On the key poiint of this case, Rousseau, Marx, and Dr. Pat Deneen agree. The enlightenment caused by progress in the division of labor empties human life of moral and political content. The result is both restless moral anxiety or disorientation and the reduction of practical life to nothing but a contest for power with necessarily inegalitarian, despotic results. The vain and clever come to rule over those with authentic moral integrity, and the “halo,” as Marx says, is ripped off every way of life that’s not productive. For Rousseau and Marx, the progress is ambiguous; people get smarter and more miserable. Marx can affirm the descent into unendurable misery and servitude as eventually causing a revolution that will somehow produce an unprecedented, unalienated world that’s been the unconscious point of all human striving.
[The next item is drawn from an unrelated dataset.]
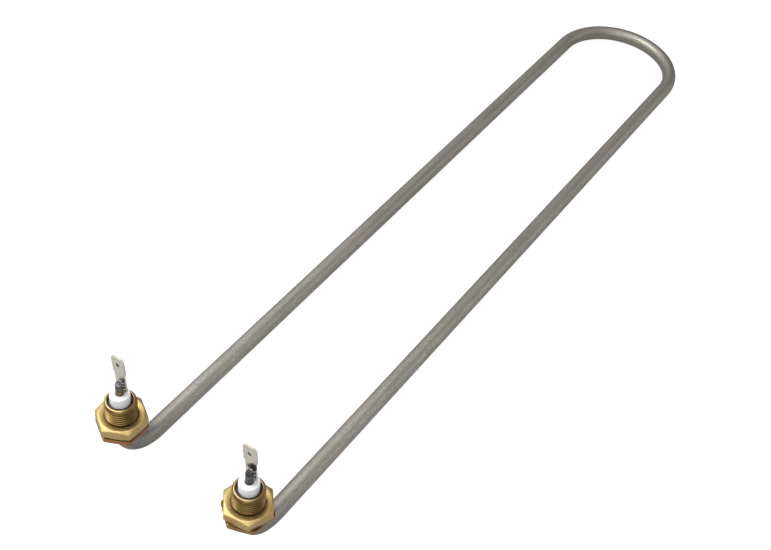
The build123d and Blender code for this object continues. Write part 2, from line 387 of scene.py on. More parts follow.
def lump(point, scale, seed):
    """Smooth noise from -1 to 1 at a point, with features about scale across."""
    return noise.noise(Vector(point) / scale + Vector((seed, seed * 1.7, -seed)))


def lumpy(rows, amount, scale, seed, weight=None):
    """Pushes grid points about by smooth noise, by at most amount, times a weight for each row."""
    out = np.array(rows)
    for index, row in enumerate(out):
        strength = amount if weight is None else amount * weight[index]
        for point in row:
            here = tuple(point)
            for axis in range(3):
                point[axis] += strength * lump(here, scale, seed + 11 * axis)
    return out


# ---------------- hexagons

HEX_CORNER_STEPS = (0.35, 0.9, 2.0, 4.0, 7.0, 11.0, 15.5, 20.0, 25.0)
HEX_ROUNDING = 90  # the higher, the sharper the hexagon's corners


def hex_angles():
    """Angles round a hexagon with a corner at 0, close together near the corners."""
    sixth = [0, *HEX_CORNER_STEPS, 30, *(60 - step for step in HEX_CORNER_STEPS[::-1])]
    return np.radians([corner + step for corner in range(0, 360, 60) for step in sixth])


HEX_ANGLES = hex_angles()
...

There is, thank History, no going back to the simpler times of “rural idiocy,” and Marx writes to explain why the impulse to do so is unreasonable or “reactionary.”

For Rousseau, too, there’s finally no going back, although he romantically or with selective nostalgia hopes to cause us to long to go back to agrarian or even hunter-and-gatherer times. One possible way to avoid the descent into hyper-enlightened hell is to work to preserve what remains of pre-modern love and pity these days. That’s surely part of—although far from all of—Tocqueville’s strategy for America. For Deneen, we’re capable of consciously rejecting parts of techno-enlightenment—parts of the contemporary division of labor—in the name of the moral integrity, freedom, and happiness that are only possible when we’re not radically displaced. Kass owes less to Rousseau than even Deneen, who somehow embraces the Rousseauean view of the division of labor without all the baggage of his view of History.

What’s true in the DISCOURSE, Kass sees, is just as obviously a criticism of our sophisticated “public intellectuals,” “professors,” and urbane sophisticates today as it was of similar types in eighteenth-century Paris. It’s the only thing Rousseau ever wrote that’s all that attractive to me. It’s easy and fun to teach. Students immediately see that it’s a powerful criticism of most of their professors and of even the vanity of their own claims to intellectual and so moral superiority. Religous and patriotic students—after enduring Machiavelli, Descartes, Locke, etc.—are thrilled to finally have a philosopher—a clearly atheistic philosopher—on their side.

Becuse Kass spends three paragraphs of a short speech on this DISCOURSE and mentions nothing else Rousseau wrote, I would guess he agrees with me. Rouseau articulated the human objections to Enlightenment, but that’s not to say there’s much to be said for the solutions to them he lays out in the DISCOURSE ON INEQUALITY and/or THE SOCIAL CONTRACT. The solution to the modern problem of miserable, restless, liberated individualism is not, as Rousseau says, to become more consistently individualistic or more consistently constructivist. By nature, Rousseau says, we have no human content, which means that any human solution has to be a conscious social or, better, political/Historical construction. For Kass, unlike Rousseau, human nature is not an oxymoron, and Kass has no faith in or even belief in History.

There’s a lot more to say. I haven’t even gotten to the three paragraphs yet.